Income: Income is the money result of any productive activity (not including trading, earning interest or earning rent).
Savings: Savings should be safe, liquid and easily accessible. A portion should remain in physical gold, the rest in hard and soft cash spread across various financial institutions. Savings should be retained in increments of "months worth of living expenses" and you should have at least a year worth of living expenses before investing in anything but 90 day term deposits.
Investment: After savings are secure, retain a portion as seed money for "trading/investing" business. This should be split, majority (say, 70%) going directly into low risk bonds and notes diversified across govt and corporate sectors.
The minority (say, 30%), along with collected coupons and yield of the majority, can be implemented into higher risk strategies like swing trading and options markets. That way the principal of your "investment" seed money never gets touched.

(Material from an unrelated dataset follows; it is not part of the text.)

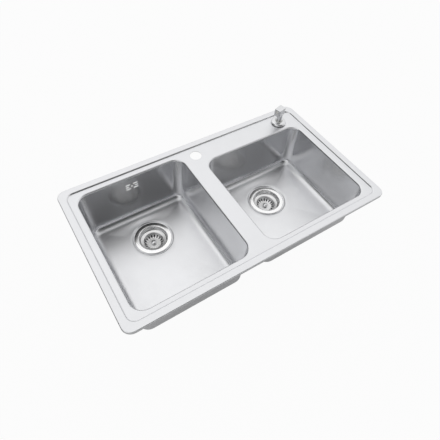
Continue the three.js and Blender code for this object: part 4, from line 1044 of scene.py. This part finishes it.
for name, node, body, finish, slot_name, line in (
        ("soap_pump", "pump_body", "pump", white_mould, "white_plastic", PUMP_LINE),
        ("soap_tube", "pump_dip_tube", "pump", cloudy_plastic, "clear_plastic", TUBE_LINE),
        ("soap_piston", "pump_stem", "pump_plunger", white_mould, "white_plastic", PISTON_LINE),
        ("soap_sleeve", "pump_sleeve", "pump_plunger", plating, "chrome", SLEEVE_LINE)):
    piece = Turned(filleted(*line), ring=True, steps=64).piece(
        name, finish, place=place, outwards=True)
    finish_piece(piece, body, slot_name, node)

spring_low, spring_high = (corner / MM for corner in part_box("pump_spring"))
coil_radius = (spring_high.x - spring_low.x) / 2 - SPRING_WIRE
coil_rise = spring_high.z - spring_low.z - 2 * SPRING_WIRE
coil_length = SPRING_TURNS * SPRING_STEPS
coil = Skin()
coil_rings = []
for i in range(coil_length + 1):
    turn = math.tau * i / SPRING_STEPS
    lift = spring_low.z + (SPRING_WIRE + coil_rise * i / coil_length)
    wire = arc(0, 0, SPRING_WIRE, 0, 360, WIRE_STEPS)[:-1]
    coil_rings.append(coil.loop([
        ((coil_radius + out) * math.cos(turn), (coil_radius + out) * math.sin(turn), lift + up)
        for out, up in wire]))
coil.bands(coil_rings)
for end in (coil_rings[0], coil_rings[-1]):
    coil.mesh.faces.new(end)
spring = coil.piece("soap_spring", zinc, place=place, outwards=True)
finish_piece(spring, "pump", "zinc_steel", "pump_spring")
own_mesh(spring)


# ---- Dispenser head -----------------------------------------------------------------------
# The boxy head is a brushed and plated casting, bored from below for the piston, on which it
# turns. A short white outlet is pressed into the recess of its end.
HEAD_RECT = (-22, -10.5, 9, 10.5)
HEAD_HEIGHTS = (40.5, 64)
HEAD_ROUND = 3.0
HEAD_EDGE = 1.2
HEAD_TURN = math.radians(15)
HEAD_BORE = 3.3
BORE_RUN_OUT = 5
SPOUT_HEIGHT = 56.0
SPOUT_LINE = ((2.5, 14.3), (5, 14.3), (5, 23.5, 0.7), (2.5, 23.5, 0.7))
SPOUT_RECESS = (5.3, 14)  # its radius, and how far its floor is from the head's axis
RECESS_RUN = 20

head_place = place @ Matrix.Rotation(HEAD_TURN, 4, "Z")
along_spout = Matrix.Translation((0, 0, SPOUT_HEIGHT)) @ Matrix.Rotation(-math.pi / 2, 4, "Y")
low, high = HEAD_HEIGHTS
hollows = Skin()
hollows.prism(*round_bar(0, 0, HEAD_BORE, low - BORE_RUN_OUT, SPOUT_HEIGHT))
recess_floor = [along_spout @ Vector(point) for point in circle(0, 0, *SPOUT_RECESS, 48)]
hollows.prism(recess_floor, (-RECESS_RUN, 0, 0))
hollows = hollows.piece("head_hollows", brushed_plating, place=head_place, outwards=True)

head_line = arc(HEAD_EDGE, high - HEAD_EDGE, HEAD_EDGE, 90, 180, 5)
head_line += arc(HEAD_EDGE, low + HEAD_EDGE, HEAD_EDGE, 180, 270, 5)
head = Skin()
head_loops = [
    head.loop(rounded(HEAD_RECT, inset, HEAD_ROUND - inset, z)) for inset, z in head_line]
head.bands(head_loops)
head.flat(head_loops[:1])
head.flat(head_loops[-1:], up=(0, 0, -1))
head = head.piece("soap_head", brushed_plating, less(hollows), place=head_place, outwards=True)
bpy.data.objects.remove(hollows)
finish_piece(head, "pump_head", "chrome", "dispenser_head")
spout = Turned(filleted(*SPOUT_LINE), ring=True, steps=48).piece(
    "soap_outlet", white_mould, place=head_place @ along_spout, outwards=True)
finish_piece(spout, "pump_head", "white_plastic", "spout_tip")


# ---- Worktop clips ------------------------------------------------------------------------
# Six zinc-plated clips hang under the rim: a bracket welded under the deck, a claw that is
# swung under the worktop, and the screw that pulls it tight. They stand parked along the rim.
CLIP_STEEL = 1.5
CLIP_BEVEL = 0.25
BRACKET_LINE = ((30.2, 2.7), (23.3, 2.7, 1), (23.3, -11, 2.5), (11.3, -11))
BRACKET_HALF = 9.0
CLAW_LINE = ((-8, -26), (18, -26, 3), (24, -22))
CLAW_HALF = 4.0
CLIP_HOLE = 2.3
CLIP_HOLE_LEVELS = (-40, 0)
CLIP_SCREW_Y = 17.3
CLIP_SCREW_LINE = ((0, -7), (2, -7, 0.4))
CLIP_HEAD_LINE = ((2, -27.8), (4, -27.8, 0.3), (4, -30.3, 0.8), (0, -30.3))
CLIP_SCREW_RADIUS = 2
CLIP_THREAD = (-27, -9)
CLIP_PITCH = 0.8
CLIP_THREAD_DEPTH = 0.35
SCREW_SLOT_HALF = (5, 0.6)
SCREW_SLOT_LEVELS = (-31, -29.1)

middle_x = [(rect[0] + rect[2]) / 2 for rect in (main_rect, side_rect)]
clip_places = [(x, deck_low.y, 0.0) for x in middle_x]
clip_places += [(x, deck_high.y, math.pi) for x in middle_x]
clip_places += [(deck_low.x, 0, -math.pi / 2), (deck_high.x, 0, math.pi / 2)]
SOFTEN = ("BEVEL", {
    "width": CLIP_BEVEL * MM, "segments": 2, "limit_method": "ANGLE",
    "angle_limit": math.radians(40)})


def clip_strip(name, line, half_width, along_x):
    """A bent strip with a hole for the clip's screw."""
    bar = Skin()
    bar.prism(*round_bar(0, CLIP_SCREW_Y, CLIP_HOLE, *CLIP_HOLE_LEVELS))
    bar = bar.piece("clip_hole", zinc, outwards=True)
    strip = Skin()
    loops = []
    for run, z in filleted(*line):
        edges = (half_width, -half_width)
        loops.append(strip.loop([
            (run, CLIP_SCREW_Y + edge, z) if along_x else (edge, run, z) for edge in edges]))
    strip.bands(loops, closed=False)
    piece = strip.piece(name, zinc, walled(CLIP_STEEL), less(bar), SOFTEN)
    bpy.data.objects.remove(bar)
    return piece


def clip_screw():
    """The threaded screw of a clip, with a slot in its head for the driver."""
    low, high = CLIP_THREAD
    shank = stepped(CLIP_SCREW_RADIUS, high, low, CLIP_PITCH / 6)
    screw = Turned(filleted(*CLIP_SCREW_LINE, *shank, *CLIP_HEAD_LINE), steps=24)
    screw.thread(CLIP_SCREW_RADIUS, low, high, CLIP_PITCH, CLIP_THREAD_DEPTH)
    x, y = SCREW_SLOT_HALF
    low, high = SCREW_SLOT_LEVELS
    slot = Skin()
    slot.prism([(-x, -y, low), (x, -y, low), (x, y, low), (-x, y, low)], (0, 0, high - low))
    place = Matrix.Translation((0, CLIP_SCREW_Y, 0))
    slot = slot.piece("screw_slot", zinc, place=place, outwards=True)
    piece = screw.piece("clip_screw", zinc, less(slot), place=place, outwards=True)
    bpy.data.objects.remove(slot)
    return piece


for kind, template in (
        ("bracket", clip_strip("clip_bracket", BRACKET_LINE, BRACKET_HALF, False)),
        ("claw", clip_strip("clip_claw", CLAW_LINE, CLAW_HALF, True)),
        ("screw", clip_screw())):
    clips = stamped(f"rim_clip_{kind}s", template, zinc, clip_places)
    nodes = [f"clip_{kind}_{i + 1}" for i in range(len(clip_places))]
    finish_piece(clips, "sink", "zinc_steel", *nodes)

For me this was the formative experience which
made my attitude towards money, rather than being indifferent to it.
Now I could see,
Income is the result of a happy existence in healthy society, if you are unhealthy or unhappy you will be unproductive and commensurate income will not be a result of your efforts.
Savings are the result of deferred consumption of income, without an income there can be no additions to the savings pool and in all likelihood a net reduction.
Investment is the result of excess savings capacity and has the potential to increase the returns on savings as well as expand a net asset base (through the addition of stock certificates, long term bonds and gold bullion) thereby reducing reliance on income. Plus, it is really fun!
For me this interdependent harmony was only a relatively recent epiphany, but this attitude towards money completely changed my outlook on life!